Making the Family a Team

There are many ways to engage the family and ensure everyone is a team member in sharing wellness, health, and mutual responsibility for one another. A disease or disorder does not define any individual person. Everyone in the family unit matters equally, and time should be spent accordingly. During critical episodes, adjustments should be made for a medical crisis at hand, but returning to normal, family day-to-day interaction and taking the focus off of CSID is important for keeping a family unified.

As parents or caregivers, you should maintain a date night or scheduled intentional time together. If you’re single, you should spend time in activities you find enjoyable and rejuvenating. Families should attend gatherings, events, or parties. Planning ahead and taking alternate foods eliminates the feeling of being different, whether as an individual or as a family. The most successful families are those that move beyond seeing CSID as an intrusion and work together as a team to face the new realities of managing a chronic condition. Build on your family’s strengths to cope with this new stress.

Finding new ways to spend time together that are not food-centric can teach everyone that life is more about time spent with people. Fun events or holidays have more to do with the people present than the foods associated with them. Families can come up with many things they enjoy doing together without the central focus being food. Families can also initiate new food traditions with CSID-appropriate food items.

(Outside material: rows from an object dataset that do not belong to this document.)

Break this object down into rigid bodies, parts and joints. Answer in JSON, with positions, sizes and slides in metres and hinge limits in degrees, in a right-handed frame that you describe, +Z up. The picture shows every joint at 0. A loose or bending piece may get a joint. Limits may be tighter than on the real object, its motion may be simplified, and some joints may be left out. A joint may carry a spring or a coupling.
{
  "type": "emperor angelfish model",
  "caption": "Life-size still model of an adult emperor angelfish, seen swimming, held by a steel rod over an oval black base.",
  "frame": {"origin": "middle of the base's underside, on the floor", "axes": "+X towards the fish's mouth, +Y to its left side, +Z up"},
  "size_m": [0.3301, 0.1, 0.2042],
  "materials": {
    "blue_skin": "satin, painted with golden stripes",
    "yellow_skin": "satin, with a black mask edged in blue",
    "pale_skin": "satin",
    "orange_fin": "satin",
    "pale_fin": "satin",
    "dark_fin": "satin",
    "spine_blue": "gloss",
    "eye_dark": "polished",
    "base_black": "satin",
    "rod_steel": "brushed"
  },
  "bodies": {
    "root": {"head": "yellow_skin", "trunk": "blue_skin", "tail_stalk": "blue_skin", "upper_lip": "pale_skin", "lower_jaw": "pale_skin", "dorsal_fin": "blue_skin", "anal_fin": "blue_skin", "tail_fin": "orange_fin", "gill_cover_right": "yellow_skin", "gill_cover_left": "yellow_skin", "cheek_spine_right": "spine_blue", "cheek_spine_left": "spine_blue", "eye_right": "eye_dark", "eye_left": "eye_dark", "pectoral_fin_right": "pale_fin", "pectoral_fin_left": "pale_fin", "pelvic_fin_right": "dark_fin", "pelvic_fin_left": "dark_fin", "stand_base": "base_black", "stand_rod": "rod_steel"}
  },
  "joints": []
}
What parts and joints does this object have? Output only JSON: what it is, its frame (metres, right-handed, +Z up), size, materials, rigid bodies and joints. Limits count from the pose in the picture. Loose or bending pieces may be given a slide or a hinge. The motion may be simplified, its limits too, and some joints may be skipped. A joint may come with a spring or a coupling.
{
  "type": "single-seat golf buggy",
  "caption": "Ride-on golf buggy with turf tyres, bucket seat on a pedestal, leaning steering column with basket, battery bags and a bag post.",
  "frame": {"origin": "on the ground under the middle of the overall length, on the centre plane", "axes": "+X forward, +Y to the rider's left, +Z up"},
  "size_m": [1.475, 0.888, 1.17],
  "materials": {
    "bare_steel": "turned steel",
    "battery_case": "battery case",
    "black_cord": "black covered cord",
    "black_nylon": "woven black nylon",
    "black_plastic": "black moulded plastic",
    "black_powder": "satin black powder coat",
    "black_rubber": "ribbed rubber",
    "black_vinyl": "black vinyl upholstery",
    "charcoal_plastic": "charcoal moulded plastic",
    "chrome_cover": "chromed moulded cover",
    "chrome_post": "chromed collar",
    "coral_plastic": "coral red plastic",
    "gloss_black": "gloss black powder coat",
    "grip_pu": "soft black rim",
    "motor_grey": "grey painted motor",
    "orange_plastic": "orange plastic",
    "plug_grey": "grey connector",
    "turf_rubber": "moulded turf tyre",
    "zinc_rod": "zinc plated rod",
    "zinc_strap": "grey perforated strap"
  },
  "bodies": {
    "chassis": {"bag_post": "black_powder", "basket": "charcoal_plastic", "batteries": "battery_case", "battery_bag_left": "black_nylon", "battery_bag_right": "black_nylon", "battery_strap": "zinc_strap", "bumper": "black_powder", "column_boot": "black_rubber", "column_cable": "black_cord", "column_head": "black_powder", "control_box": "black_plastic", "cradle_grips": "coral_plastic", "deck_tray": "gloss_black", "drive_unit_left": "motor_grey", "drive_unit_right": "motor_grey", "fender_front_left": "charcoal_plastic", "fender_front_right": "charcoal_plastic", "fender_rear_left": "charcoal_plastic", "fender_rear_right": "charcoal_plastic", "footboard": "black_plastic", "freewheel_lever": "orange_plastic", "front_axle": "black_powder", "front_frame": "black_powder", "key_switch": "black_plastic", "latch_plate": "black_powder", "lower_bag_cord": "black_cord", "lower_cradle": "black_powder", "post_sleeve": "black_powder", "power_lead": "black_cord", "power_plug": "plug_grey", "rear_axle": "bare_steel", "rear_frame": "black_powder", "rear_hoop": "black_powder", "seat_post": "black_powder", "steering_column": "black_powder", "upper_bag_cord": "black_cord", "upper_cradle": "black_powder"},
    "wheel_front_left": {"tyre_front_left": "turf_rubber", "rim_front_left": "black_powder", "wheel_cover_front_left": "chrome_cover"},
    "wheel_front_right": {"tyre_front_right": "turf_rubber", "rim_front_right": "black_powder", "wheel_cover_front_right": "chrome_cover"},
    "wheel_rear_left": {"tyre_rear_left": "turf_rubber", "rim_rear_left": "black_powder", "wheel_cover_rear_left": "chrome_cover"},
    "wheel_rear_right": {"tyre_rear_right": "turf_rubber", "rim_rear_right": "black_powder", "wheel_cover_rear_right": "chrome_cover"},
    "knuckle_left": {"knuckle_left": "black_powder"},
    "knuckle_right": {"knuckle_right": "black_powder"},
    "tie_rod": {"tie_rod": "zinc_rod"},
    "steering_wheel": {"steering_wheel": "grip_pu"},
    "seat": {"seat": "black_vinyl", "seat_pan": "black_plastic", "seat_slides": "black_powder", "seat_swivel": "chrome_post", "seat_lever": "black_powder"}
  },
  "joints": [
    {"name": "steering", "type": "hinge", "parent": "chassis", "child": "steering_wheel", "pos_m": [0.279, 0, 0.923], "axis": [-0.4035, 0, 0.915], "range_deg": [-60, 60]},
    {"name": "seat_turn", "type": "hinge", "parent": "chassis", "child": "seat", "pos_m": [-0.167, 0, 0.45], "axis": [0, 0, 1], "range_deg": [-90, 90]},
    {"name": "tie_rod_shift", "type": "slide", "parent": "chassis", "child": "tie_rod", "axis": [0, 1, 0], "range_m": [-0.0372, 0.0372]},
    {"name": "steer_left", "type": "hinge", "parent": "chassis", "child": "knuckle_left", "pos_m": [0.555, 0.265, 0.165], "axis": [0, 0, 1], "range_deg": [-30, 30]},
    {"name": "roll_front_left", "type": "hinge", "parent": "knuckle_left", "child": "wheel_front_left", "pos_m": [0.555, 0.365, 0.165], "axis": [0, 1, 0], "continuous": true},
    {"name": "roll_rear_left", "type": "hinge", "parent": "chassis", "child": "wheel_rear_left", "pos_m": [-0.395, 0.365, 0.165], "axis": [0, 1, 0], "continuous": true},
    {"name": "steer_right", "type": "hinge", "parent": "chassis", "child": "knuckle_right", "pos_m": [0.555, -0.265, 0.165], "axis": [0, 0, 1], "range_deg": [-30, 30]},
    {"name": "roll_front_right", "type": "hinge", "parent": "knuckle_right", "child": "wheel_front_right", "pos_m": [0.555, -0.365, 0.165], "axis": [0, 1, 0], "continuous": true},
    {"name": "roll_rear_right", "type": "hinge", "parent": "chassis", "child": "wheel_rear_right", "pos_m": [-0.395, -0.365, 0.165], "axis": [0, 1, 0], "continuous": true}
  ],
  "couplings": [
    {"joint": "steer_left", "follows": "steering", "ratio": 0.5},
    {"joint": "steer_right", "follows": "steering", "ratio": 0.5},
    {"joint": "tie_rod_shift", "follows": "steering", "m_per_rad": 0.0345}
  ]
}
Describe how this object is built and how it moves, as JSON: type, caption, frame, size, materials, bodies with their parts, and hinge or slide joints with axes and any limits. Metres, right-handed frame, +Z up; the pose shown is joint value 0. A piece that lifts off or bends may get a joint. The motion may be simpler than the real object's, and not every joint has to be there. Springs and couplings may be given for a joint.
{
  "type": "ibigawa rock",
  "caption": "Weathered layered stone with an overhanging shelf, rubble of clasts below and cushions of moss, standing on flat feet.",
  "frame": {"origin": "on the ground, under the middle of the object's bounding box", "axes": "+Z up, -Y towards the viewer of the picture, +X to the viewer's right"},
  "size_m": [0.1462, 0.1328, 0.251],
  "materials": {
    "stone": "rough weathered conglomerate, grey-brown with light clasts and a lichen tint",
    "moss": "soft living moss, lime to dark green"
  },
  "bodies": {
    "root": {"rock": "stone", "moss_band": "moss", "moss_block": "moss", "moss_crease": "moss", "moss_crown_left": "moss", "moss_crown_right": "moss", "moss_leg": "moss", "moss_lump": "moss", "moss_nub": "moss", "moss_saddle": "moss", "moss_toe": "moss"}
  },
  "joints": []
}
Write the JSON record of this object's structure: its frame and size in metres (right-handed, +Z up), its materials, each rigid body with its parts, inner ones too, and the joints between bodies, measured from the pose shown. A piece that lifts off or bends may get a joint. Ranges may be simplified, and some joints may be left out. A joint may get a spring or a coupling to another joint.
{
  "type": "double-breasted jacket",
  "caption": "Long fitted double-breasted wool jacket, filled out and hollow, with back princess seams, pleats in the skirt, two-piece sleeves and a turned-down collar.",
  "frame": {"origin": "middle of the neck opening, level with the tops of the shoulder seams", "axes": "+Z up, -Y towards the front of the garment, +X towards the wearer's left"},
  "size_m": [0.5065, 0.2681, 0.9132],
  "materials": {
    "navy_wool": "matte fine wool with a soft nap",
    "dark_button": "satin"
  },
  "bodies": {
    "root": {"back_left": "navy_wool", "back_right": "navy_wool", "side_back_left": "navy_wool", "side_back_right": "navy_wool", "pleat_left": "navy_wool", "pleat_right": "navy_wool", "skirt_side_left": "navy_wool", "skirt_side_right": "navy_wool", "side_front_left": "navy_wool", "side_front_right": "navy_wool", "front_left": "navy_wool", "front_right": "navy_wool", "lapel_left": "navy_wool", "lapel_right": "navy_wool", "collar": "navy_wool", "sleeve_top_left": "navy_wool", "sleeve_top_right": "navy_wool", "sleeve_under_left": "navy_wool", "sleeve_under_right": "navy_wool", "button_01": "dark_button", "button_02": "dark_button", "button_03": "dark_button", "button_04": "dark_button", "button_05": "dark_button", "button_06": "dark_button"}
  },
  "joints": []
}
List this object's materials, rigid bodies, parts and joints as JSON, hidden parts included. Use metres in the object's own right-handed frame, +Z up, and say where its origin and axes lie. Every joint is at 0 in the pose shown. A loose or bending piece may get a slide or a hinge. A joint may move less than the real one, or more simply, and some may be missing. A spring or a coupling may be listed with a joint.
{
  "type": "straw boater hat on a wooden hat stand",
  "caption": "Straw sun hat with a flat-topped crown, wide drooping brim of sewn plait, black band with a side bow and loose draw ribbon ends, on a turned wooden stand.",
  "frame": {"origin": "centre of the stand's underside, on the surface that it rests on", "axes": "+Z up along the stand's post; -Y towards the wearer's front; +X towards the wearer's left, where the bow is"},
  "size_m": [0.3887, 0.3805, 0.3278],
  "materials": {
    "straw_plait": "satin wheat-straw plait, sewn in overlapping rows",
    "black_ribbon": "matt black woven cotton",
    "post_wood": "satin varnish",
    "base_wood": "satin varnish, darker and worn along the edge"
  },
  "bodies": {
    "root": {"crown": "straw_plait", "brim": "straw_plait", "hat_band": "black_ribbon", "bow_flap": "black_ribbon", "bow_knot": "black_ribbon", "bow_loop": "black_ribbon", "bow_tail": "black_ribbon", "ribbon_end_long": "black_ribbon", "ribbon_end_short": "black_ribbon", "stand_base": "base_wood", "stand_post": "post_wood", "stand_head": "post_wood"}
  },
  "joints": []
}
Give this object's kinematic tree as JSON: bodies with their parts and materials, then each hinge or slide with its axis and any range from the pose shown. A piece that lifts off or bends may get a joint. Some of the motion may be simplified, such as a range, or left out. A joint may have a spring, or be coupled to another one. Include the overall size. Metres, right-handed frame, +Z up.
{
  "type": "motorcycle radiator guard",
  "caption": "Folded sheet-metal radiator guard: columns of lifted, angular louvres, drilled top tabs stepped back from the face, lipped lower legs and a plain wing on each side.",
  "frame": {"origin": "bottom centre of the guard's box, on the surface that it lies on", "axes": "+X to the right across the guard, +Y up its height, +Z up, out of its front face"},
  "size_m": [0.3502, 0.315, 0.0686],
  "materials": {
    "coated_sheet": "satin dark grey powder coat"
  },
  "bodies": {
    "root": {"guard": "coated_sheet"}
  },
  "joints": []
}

Some of you find it difficult to discipline a child with CSID, often because you feel sadness for the child’s situation. Ultimately, children need clear boundaries and benefit from consistent expectations. Without appropriate limits, children can become overly dependent, have low self-esteem, and eventually develop behavioral or social problems. A child with CSID should abide by the same family rules as other children in the home. By enforcing standards of behavior for a child with CSID, you are sending the message that you trust your child to handle CSID well.